Early Asian films were difficult for Western audiences to understand. While North American films were rooted in the Enlightenment, The Reformation and democracy, Asian films built their characters and conflicts on Buddhism, the Tao, and the Analects of Confucius.

The most notable exceptions came from Japanese auteur Akira Kurasawa. His masterful Seven Samurai was remade in America as The Magnificent Seven, and George Lucas took premise and plot from The Hidden Fortress and made it into Star Wars (where the Imperial Storm Troopers wear a version of samurai armor and fight kendo-style with their light sabers). Japanese audiences consider Kurasawa more Western than Japanese, however.
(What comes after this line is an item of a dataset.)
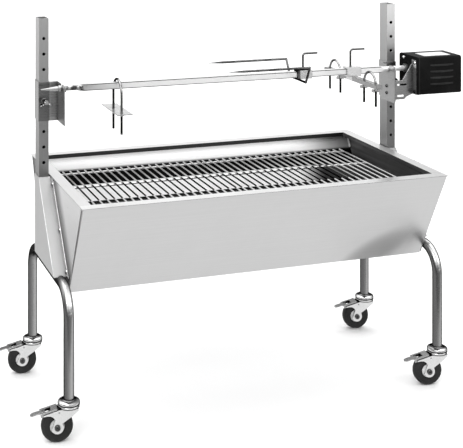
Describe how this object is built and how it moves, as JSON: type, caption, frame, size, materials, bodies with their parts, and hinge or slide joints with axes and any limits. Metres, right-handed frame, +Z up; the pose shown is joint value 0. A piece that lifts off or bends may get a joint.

The films in this list—most released within the last decade or so—are an introduction to trends in modern Asian cinema. They have been chosen for their artistic merit, and for their accessibility to non-Asian audiences. All of these films were critical and commercial successes in their home countries.

Joint Security Area

Directed by Park Chan-Wook

South Korean draftees Sergeant Lee and Private Nam man a border post on the Demilitarized Zone that separates them from their North Korean enemies. The capitals of both Koreas are within artillery range of the DMZ, the most heavily fortified border in the world.

While on ...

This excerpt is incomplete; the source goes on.